Hollande is taking a diametrically opposite path, investing his shrinking political capital in Brussels. While acknowledging the EU needs reforming, he’s rejected calls for a French referendum, saying next year’s election will serve that purpose.
“The British example will then be an example – or rather a counterexample,” he told local media.
Indeed, some believe that Brexit’s chaotic fallout may offer Hollande an opportunity to revamp his sagging fortunes.
“Mr. Hollande tries to use ‘Brexit’ to rebound in Brussels and Paris,” Le Monde newspaper wrote, citing a French minister describing presidential hopes to “carry the people’s aspirations … of a different Europe.”

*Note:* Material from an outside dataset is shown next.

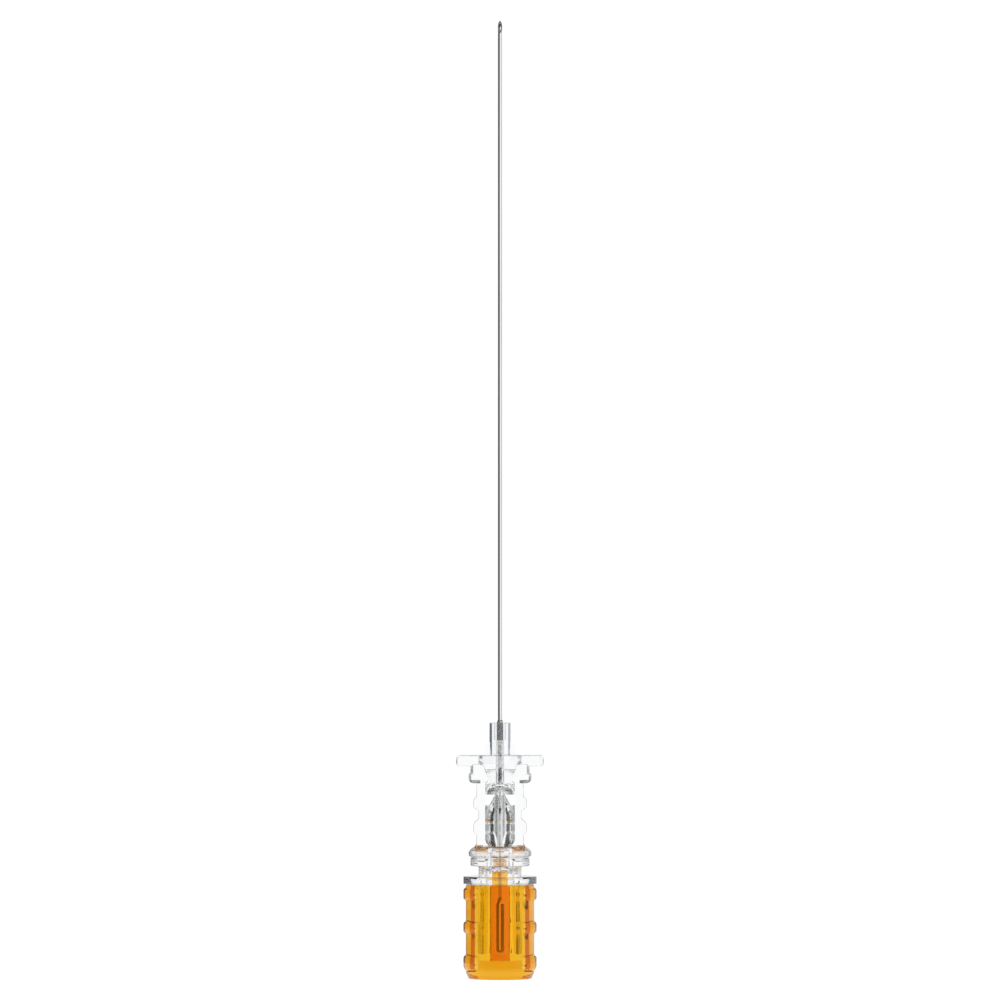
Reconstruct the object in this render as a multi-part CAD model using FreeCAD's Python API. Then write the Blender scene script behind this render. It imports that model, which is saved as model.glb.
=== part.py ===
import FreeCAD, Part
import math
import os

# Spinal needle, 25 gauge, with its stylet in place, standing on the cap's flat end.
# Millimetres, +Z up along the needle to its tip. The bevel faces -Y, the wings lie along X.

# Steel tube
cannula_od = 0.53
cannula_id = 0.30
exposed_length = 88.0
bevel_length = 3.03 * cannula_od
lancet_length = 0.85 * cannula_od
lancet_turn = 30.0

# Stylet wire, with its folded end moulded into the cap
wire_play = 0.02
wire_r = cannula_id / 2 - wire_play
fold_half = 0.21
fold_low_z = 3.30
fold_leg_top_z = 9.40
fold_jog_low_z = 9.30
fold_jog_top_z = 10.10

# Clear hub, levels from the foot up
mouth_z = 3.10
plate_low_z = 11.87
plate_high_z = 12.81
neck_high_z = 14.10
socket_end_z = 13.65
throat_z = 14.20
low_ring_high_z = 15.10
low_collar_low_z = 15.23
low_collar_full_z = 15.85
low_collar_shoulder_z = 16.30
low_collar_high_z = 16.62
bowl_z = 17.05
chamber_low_z = 17.60
chamber_high_z = 21.74
window_high_z = 23.08
funnel_apex_z = 23.92
dome_high_z = 24.60
collar_low_z = 24.47
collar_high_z = 25.80
small_collar_high_z = 26.64
disc_low_z = 26.93
wing_high_z = 28.01
gusset_high_z = 29.66
well_low_z = 29.85
nose_z = 32.06
tip_z = nose_z + exposed_length

# Side pads, levels of the two grip bumps
pad_foot_high_z = 17.10
low_bump_z = 17.98
low_bump_full_z = 18.48
low_bump_end_z = 19.36
waist_low_z = 20.20
waist_high_z = 20.90
high_bump_full_z = 21.62
high_bump_end_z = 22.37
high_bump_z = 22.87

# Clear hub, radii and widths
nose_r = 1.33
wing_half = 5.51
wing_depth = 2.60
disc_r = 3.00
bell_top_r = 2.84
bell_mid_r = 2.12
bell_low_r = 2.02
dome_r = 1.74
pillar_r = 0.66
collar_r = 3.95
small_collar_r = 3.72
pad_depth = 3.00
pad_half = 2.95
pad_inner = 1.86
pad_waist = 2.69
pad_bump = 3.36
pad_foot = 3.22
pad_edge = 0.12
cove_r = 3.10
shoulder_ring_r = 3.64
gusset_w = 0.66
gusset_depth = 0.80
chamber_r = 1.93
bowl_r = 1.76
bowl_foot_r = 1.46
bore_r = 1.25
funnel_half_angle = 20.0
cone_half_angle = 29.7
cone_apex_z = 24.12
neck_r = 2.70
plate_r = 4.60
tube_r = 2.55
mouth_r = 2.15
socket_taper = 0.06
socket_end_r = mouth_r - socket_taper / 2 * (socket_end_z - mouth_z)
prism_half = 0.72
prism_proud = 0.30
prism_neck_half = 0.48
prism_neck_z = 23.00
prism_shoulder_high_z = 21.90
prism_shoulder_low_z = 18.50
prism_low_z = 16.56
glue_gap = 0.06
cannula_hole_r = cannula_od / 2 + glue_gap
well_r = 0.48
bead_r = 0.38
bead_high = 0.34
glue_below_well = 5.30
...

“Francois Hollande’s popularity is very weak, the economic recovery is not good, and the left is divided. So he badly needed something to happen – and now we have Brexit,” analyst Cautres said.
Surveys also show that the French still tip toward membership – at least for now. A recent TNS Sofres-Onepoint poll found that 45 percent backed remaining part of the EU, while another third supported leaving. Another 22 percent were undecided.
“Especially if we continue to see this terrible economic data and all the internal infighting in the UK, the French may think twice before voting for a Frexit,” said Marco Incerti, spokesman for the Center for European Policy Studies, a Brussels-based think tank.
But opting for a safe choice doesn’t necessarily mean a vote for Hollande.
Incerti, for one, is betting on a win by former Prime Minister Alain Juppe, a center-right politician who has ruled out a British-style referendum but still wants a massive rethink of the European project.
Cautres agrees that Hollande’s EU positioning is unlikely to pay off. Ultimately, he says, the French election will turn on bread-and-butter issues like jobs and the economy.
“Francois Hollande is probably going to play on the same things he did during the last election,” Cautres said. “He’s going to call for renegotiating Europe, reorienting Europe. But I have big doubts it’s going to work a second time.”